Integrated Optics
| Code | 232 |
|---|---|
| Semester | Fall |
| Class Hours - Lab Hours | 3 - 0 |
| Lecturers | Elias Glytsis |
| Links | Course's Website |
Description
Definitions and review of applications of integrated optics. Review of electromagnetic principles. Thin film (slab) dielectric waveguides,
multi-layered slab waveguides, channel dielectric waveguides. Mode orthogonality and normalization. Discontinuities of slab waveguides (mode matching). Coupled mode theory. Directional couplers. The Finite-Difference Frequency-Domain (FDFD) method for the analysis of dielectric waveguides. Fabrication methods of dielectric waveguides. Cylindrical dielectric waveguides. Dielectric waveguides and dispersion. Diffraction from periodic structures.

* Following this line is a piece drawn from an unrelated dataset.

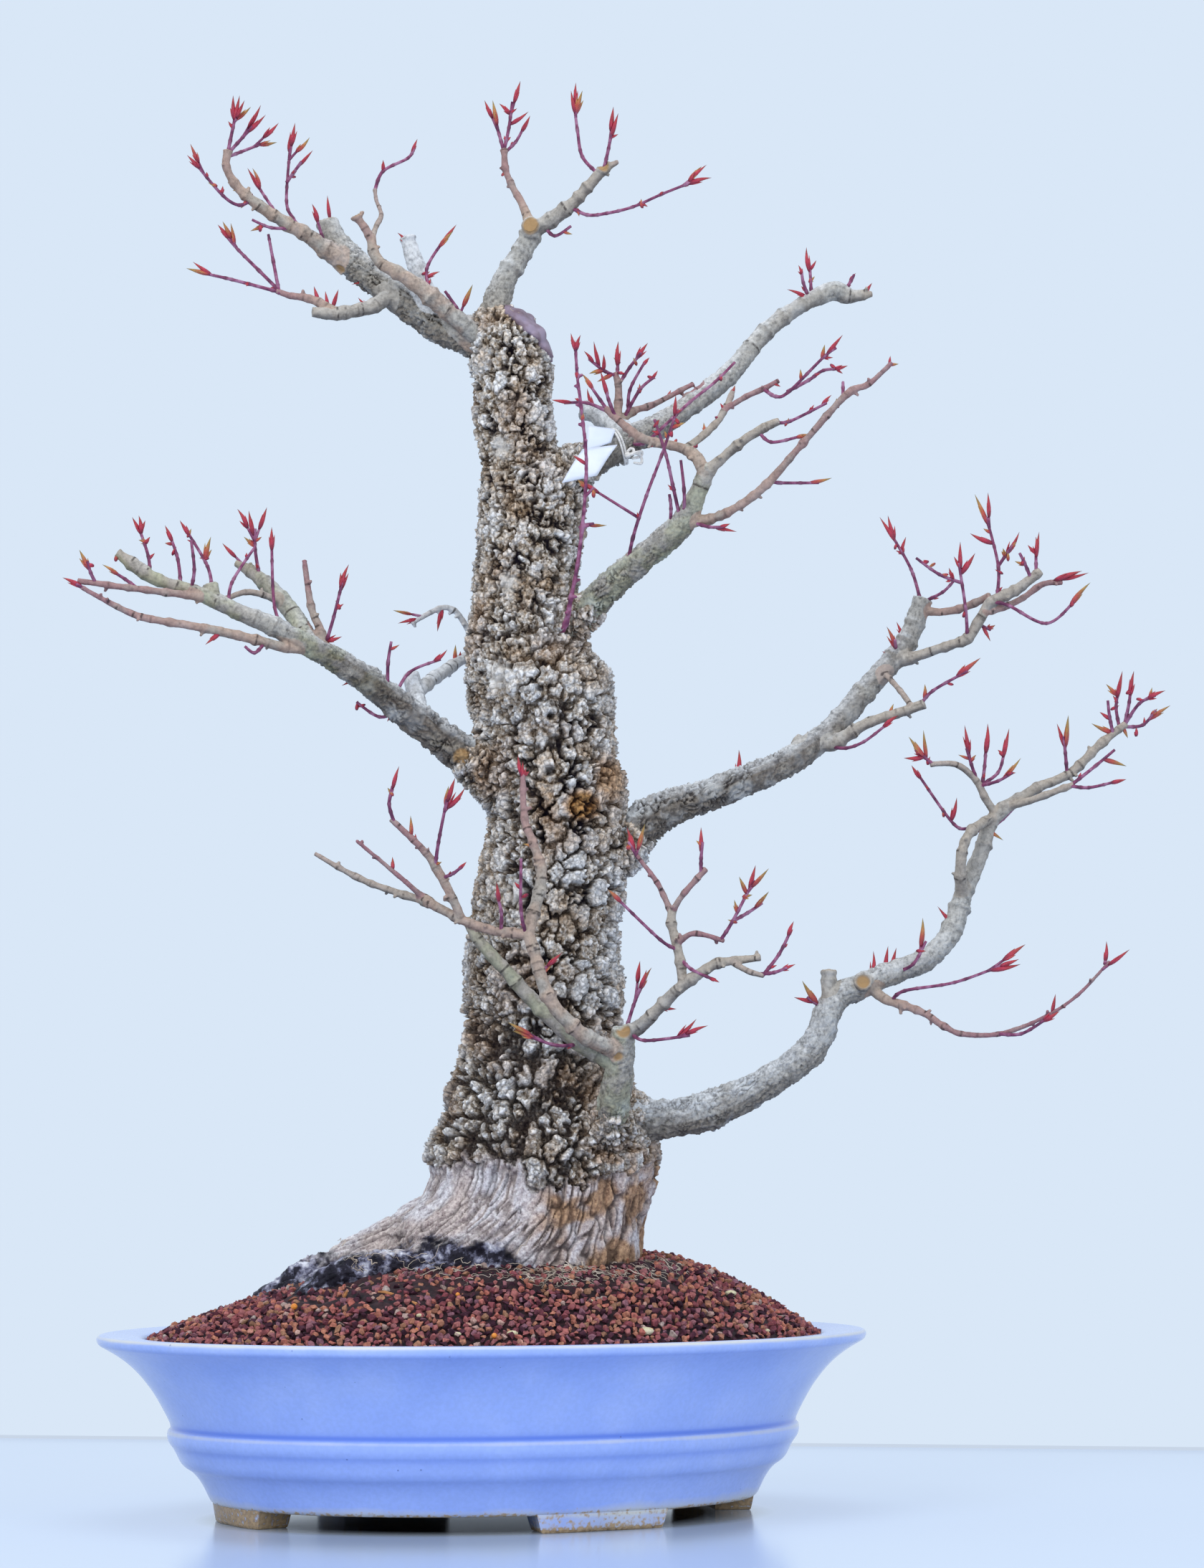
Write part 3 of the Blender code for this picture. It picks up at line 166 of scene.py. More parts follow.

Grating equation, Bragg conditions, exact and approximate analysis methods of grating diffraction. Rigorous coupled-wave analysis. Two-wave coupled-wave analysis (Kogelnik). Coupled-mode theory for periodic co-directional and contra-direction waveguide gratings. Waveguide couplers, prism couplers, grating couplers. Optical modulators, optical beam deviation, optical switches, optical filters, integrated lenses, multiplexers and demultiplexers based on electro-optic, acousto-optic, magneto-optic and electro-absorption effects. Introduction to the theory of photonic crystals. Photonic crystal structures in integrated optics. Basic principles of plasmon waveguides in integrated optics. Beam propagation method.